On its first day in session after a two-month summer recess, the Michigan state legislature passed a bill forcing employees of municipal governments and school districts to pay more for health benefits. The law will set a cap on the amount that localities pay into employee health care plans at $5,500 for a single employee and $15,000 for a family.

Municipalities and school districts would be given the choice to opt out of the restriction by requiring that employees pay 20 percent of the premiums while they pay only a maximum of 80 percent. Workers could pay up to $3,000 a year more for his or her family’s health care premiums.

Penalties to localities and school districts that fail to abide by the health care spending limit are included in the bill. A loss of up to ten percent of state aid revenues could result from non-adherence.

Republican Governor Rick Snyder is expected to quickly sign the bill into law.

Another law passed the same day sends to Snyder for approval a four-year cutoff for welfare benefits. This law is slated to take effect on October 1, a date which is being called “doomsday” by many in the Detroit area. It will immediately force 11,188 families with 29,707 children off the cash assistance program.

Human Services professionals expect a catastrophic increase in the numbers of people forced into destitution without any source of income. (See “Michigan welfare benefits cut to 48 months”.) Food stamp eligibility has already been tightened in Michigan resulting in tens of thousands of college students losing benefits.

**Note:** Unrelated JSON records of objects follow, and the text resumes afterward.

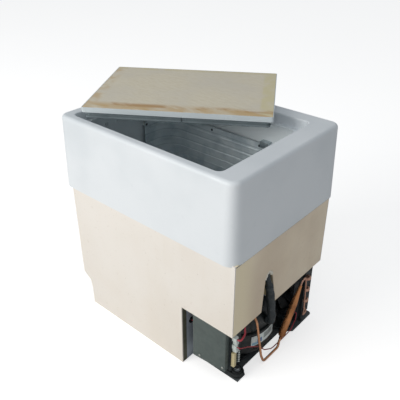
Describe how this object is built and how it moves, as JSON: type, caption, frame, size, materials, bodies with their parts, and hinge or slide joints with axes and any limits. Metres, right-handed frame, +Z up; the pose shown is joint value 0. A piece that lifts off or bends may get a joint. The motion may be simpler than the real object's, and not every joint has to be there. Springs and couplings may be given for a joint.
{
  "type": "ice maker",
  "caption": "Built-in top-loading ice box with a lift-off lid lying askew, a finned cold plate inside and an open machine bay with compressor, fan and condenser.",
  "frame": {"origin": "on the floor, under the plan centre of the white collar", "axes": "+Z up, +X towards the open machine bay, -Y towards the long front face"},
  "size_m": [0.6475, 0.5278, 0.5778],
  "materials": {
    "collar_plastic": "satin moulded, white",
    "liner_plastic": "satin vacuum-formed sheet, white",
    "foam": "rigid foamed polyurethane",
    "skin": "thin cream sheet, unpainted and a little stained",
    "bay_sheet": "blue-grey painted sheet",
    "corner_strip": "dark olive strip",
    "evaporator": "satin, lightly frosted",
    "screw_steel": "zinc plated",
    "nylon": "plain moulded",
    "seal_foam": "soft white foam",
    "rubber": "matt",
    "plate_steel": "grey painted steel",
    "shell_paint": "semi-gloss black",
    "bracket_steel": "black",
    "lamination": "dark steel laminations",
    "casting": "machined",
    "spring_steel": "plain",
    "name_plate": null,
    "electronics_plastic": "dark grey-green, matt",
    "electronics_base": "black",
    "circuit": "lacquered board",
    "terminal_white": "moulded sleeves",
    "connector_cream": "moulded",
    "tinned": "tinned tab",
    "fan_plastic": "black glass-filled",
    "duct_steel": "black",
    "fin_aluminium": "dark coated",
    "copper": "drawn copper tube, tarnished",
    "drier_copper": "spun copper",
    "sleeve_foam": "closed-cell, matt",
    "wire_red": "insulated",
    "board": "bare, stained along one edge",
    "lid_edge": "satin extruded",
    "lid_seal": "dark grey, soft"
  },
  "bodies": {
    "cabinet": {"collar": "collar_plastic", "inner_liner": "liner_plastic", "insulation_foam": "foam", "front_panel": "skin", "back_panel": "skin", "left_panel": "skin", "right_panel": "skin", "bottom_panel": "skin", "bay_ceiling_panel": "bay_sheet", "bay_side_panel": "bay_sheet", "bay_corner_strip": "corner_strip", "wall_grommets": "rubber", "hose_seal": "seal_foam", "evaporator_plate": "evaporator", "evaporator_screws": "screw_steel", "evaporator_spacers": "nylon", "thermostat_housing": "nylon", "thermostat_sensor_tube": "tinned", "unit_base_plate": "plate_steel", "unit_mount_screws": "screw_steel", "rubber_grommets": "rubber", "grommet_bolts": "screw_steel", "compressor_bracket": "bracket_steel", "compressor_lower_shell": "shell_paint", "compressor_upper_shell": "shell_paint", "compressor_springs": "spring_steel", "compressor_stator": "lamination", "cylinder_block": "casting", "compressor_label": "name_plate", "electronic_unit_cover": "electronics_plastic", "electronic_unit_base": "electronics_base", "circuit_board": "circuit", "cover_screws": "screw_steel", "earth_tab": "tinned", "spade_terminals": "terminal_white", "connector_block": "connector_cream", "pin_comb": "terminal_white", "fan_frame": "fan_plastic", "fan_shroud": "duct_steel", "condenser_fins": "fin_aluminium", "condenser_end_plates": "duct_steel", "condenser_tubes": "copper", "condenser_outlet_line": "copper", "filter_drier": "drier_copper", "liquid_line": "copper", "discharge_line": "copper", "suction_line": "copper", "suction_sleeves": "sleeve_foam", "process_tube": "copper", "power_lead": "wire_red", "fan_lead": "wire_red", "sensor_lead": "wire_red"},
    "lid": {"lid_board": "board", "lid_edge_frame": "lid_edge", "lid_foam_core": "foam", "lid_inner_tray": "liner_plastic", "lid_seal": "lid_seal"},
    "fan": {"fan_rotor": "fan_plastic"},
    "knob": {"thermostat_knob": "nylon"},
    "motor": {"compressor_rotor": "casting"}
  },
  "joints": [
    {"name": "lid_lift", "type": "slide", "parent": "cabinet", "child": "lid", "axis": [0, 0, 1], "range_m": [0, 0.3]},
    {"name": "fan_spin", "type": "hinge", "parent": "cabinet", "child": "fan", "pos_m": [0.195, 0.092, 0.093], "axis": [0, 1, 0], "continuous": true},
    {"name": "knob_turn", "type": "hinge", "parent": "cabinet", "child": "knob", "pos_m": [0.128, -0.13, 0.472], "axis": [0, 1, 0], "range_deg": [-150, 150]},
    {"name": "motor_spin", "type": "hinge", "parent": "cabinet", "child": "motor", "pos_m": [0.193, -0.033, 0.08], "axis": [0, 0, 1], "continuous": true}
  ]
}
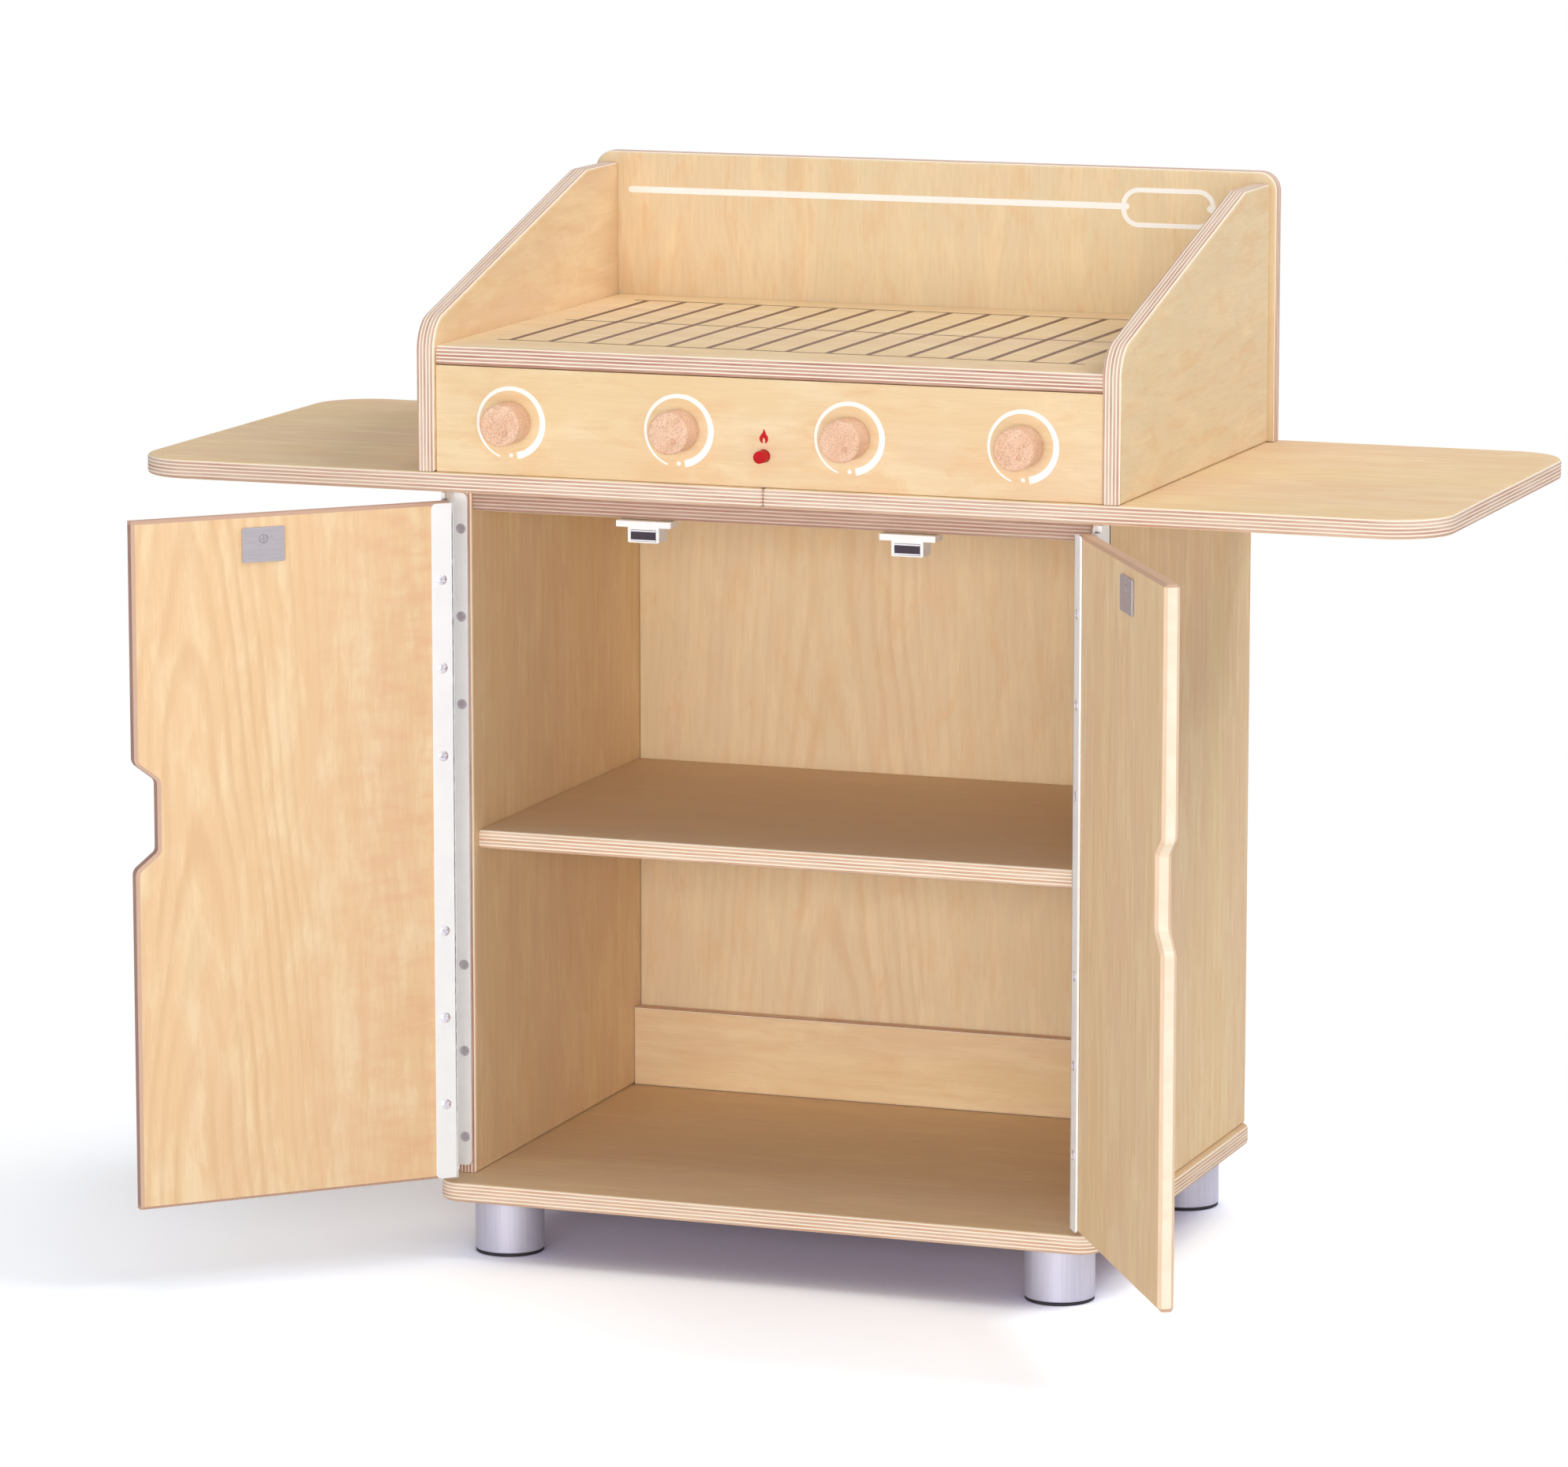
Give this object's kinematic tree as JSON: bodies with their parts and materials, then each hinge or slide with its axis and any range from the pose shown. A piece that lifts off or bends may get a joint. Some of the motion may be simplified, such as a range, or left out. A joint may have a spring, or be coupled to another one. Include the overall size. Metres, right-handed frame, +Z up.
{
  "type": "toy barbecue grill",
  "caption": "Wooden toy barbecue grill: cabinet with two notched doors and a shelf, winged counter, sloping grill box with knobs and a push button.",
  "frame": {"origin": "on the floor, under the middle of the outer box with both doors open as pictured", "axes": "+X to the object's right seen from the front, +Y to its back, +Z up"},
  "size_m": [1.0468, 0.6324, 0.8269],
  "materials": {
    "birch_ply": "clear satin lacquer on birch plywood",
    "door_ply": "clear satin lacquer on birch plywood, chamfered edges",
    "beech": "sanded beech",
    "leg_metal": "satin anodised",
    "steel": "plain steel",
    "hinge_white": "white powder coat",
    "white_plastic": "smooth white plastic",
    "red_plastic": "smooth red plastic",
    "magnet": "black ferrite",
    "glide_black": "black felt or rubber disc"
  },
  "bodies": {
    "cabinet": {"base_board": "birch_ply", "leg_front_left": "leg_metal", "leg_front_right": "leg_metal", "leg_back_left": "leg_metal", "leg_back_right": "leg_metal", "glide_front_left": "glide_black", "glide_front_right": "glide_black", "glide_back_left": "glide_black", "glide_back_right": "glide_black", "cabinet_side_left": "birch_ply", "cabinet_side_right": "birch_ply", "cabinet_top_panel": "birch_ply", "middle_shelf": "birch_ply", "cabinet_back_panel": "birch_ply", "back_rail": "birch_ply", "counter_left": "birch_ply", "counter_right": "birch_ply", "grill_side_left": "birch_ply", "grill_side_right": "birch_ply", "grill_back_panel": "birch_ply", "grill_deck": "birch_ply", "control_panel": "birch_ply", "igniter_barrel": "white_plastic", "catch_housing_left": "white_plastic", "catch_housing_right": "white_plastic", "catch_magnet_left": "magnet", "catch_magnet_right": "magnet", "pole_plate_lower_left": "steel", "pole_plate_lower_right": "steel", "pole_plate_upper_left": "steel", "pole_plate_upper_right": "steel", "hinge_flange_left": "hinge_white", "hinge_flange_right": "hinge_white", "hinge_pin_left": "steel", "hinge_pin_right": "steel"},
    "left_door": {"door_left": "door_ply", "hinge_leaf_left": "hinge_white", "strike_plate_left": "steel"},
    "right_door": {"door_right": "door_ply", "hinge_leaf_right": "hinge_white", "strike_plate_right": "steel"},
    "first_knob": {"knob_1": "beech", "knob_spindle_1": "steel", "knob_retainer_1": "steel"},
    "second_knob": {"knob_2": "beech", "knob_spindle_2": "steel", "knob_retainer_2": "steel"},
    "third_knob": {"knob_3": "beech", "knob_spindle_3": "steel", "knob_retainer_3": "steel"},
    "fourth_knob": {"knob_4": "beech", "knob_spindle_4": "steel", "knob_retainer_4": "steel"},
    "igniter": {"igniter_button": "red_plastic"}
  },
  "joints": [
    {"name": "left_door_hinge", "type": "hinge", "parent": "cabinet", "child": "left_door", "pos_m": [-0.2612, -0.08791, 0.32895], "axis": [0, 0, -1], "range_deg": [-134.6, 120.4]},
    {"name": "right_door_hinge", "type": "hinge", "parent": "cabinet", "child": "right_door", "pos_m": [0.2612, -0.08791, 0.32895], "axis": [0, 0, 1], "range_deg": [-121.5, 133.5]},
    {"name": "knob_1_turn", "type": "hinge", "parent": "cabinet", "child": "first_knob", "pos_m": [-0.20445, -0.09231, 0.6547], "axis": [0, 1, 0], "range_deg": [-319, 30]},
    {"name": "knob_2_turn", "type": "hinge", "parent": "cabinet", "child": "second_knob", "pos_m": [-0.06815, -0.09231, 0.6547], "axis": [0, 1, 0], "range_deg": [-319, 30]},
    {"name": "knob_3_turn", "type": "hinge", "parent": "cabinet", "child": "third_knob", "pos_m": [0.06815, -0.09231, 0.6547], "axis": [0, 1, 0], "range_deg": [-319, 30]},
    {"name": "knob_4_turn", "type": "hinge", "parent": "cabinet", "child": "fourth_knob", "pos_m": [0.20445, -0.09231, 0.6547], "axis": [0, 1, 0], "range_deg": [-319, 30]},
    {"name": "igniter_push", "type": "slide", "parent": "cabinet", "child": "igniter", "axis": [0, 1, 0], "range_m": [0, 0.005], "stiffness_N_per_m": 250, "springref_m": -0.004}
  ]
}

The attitude that motivates the health care legislation was expressed in the comments of Republican State Senator Patrick Colbeck: “For too long, [public employee health care] has been like going to a grocery store with your shopping cart and picking everything you want off the shelf. Now we have to be aware of what we are spending.”

The Michigan bill is part of a nation-wide attack on public education, including trillions of dollars in cuts in federal programs. Corporations throughout the country are slashing benefits or eliminating coverage altogether, spurred on by Obama’s health care “reform.”

Democrats, community organizations and the unions postured as opponents of the health care cuts, but only complained that the bill overrides local control of contract negotiations.

Ben Bodkin, legislative affairs director for the Michigan Association of Counties said, “The state has never been involved in negotiating our benefits before. We believe helping counties specifically with additional tools to help control their costs themselves are a good idea across the board, but we do not support mandates.”

Democrat state Senator Coleman Young II said, “It’s an act of big government to impose its will on small governments. In the city of Detroit, last time I checked we had home rule authority.”

Such opposition is merely tactical. Both Democrats and Republicans support drastic attacks on the working class, as is amply demonstrated by the situation in Detroit, where the Democratic Party establishment is implementing devastating cuts in public education and pay and benefits for government workers.

Earlier this year, the state of Michigan passed a law establishing the authority of state-designated “Emergency Financial Managers” to unilaterally cancel union contracts in cities that they deem are “financially troubled.”

Last March, the Michigan state unemployment benefits term was cut from 26 to 20 weeks maximum and retirees’ benefits tax exemptions were removed.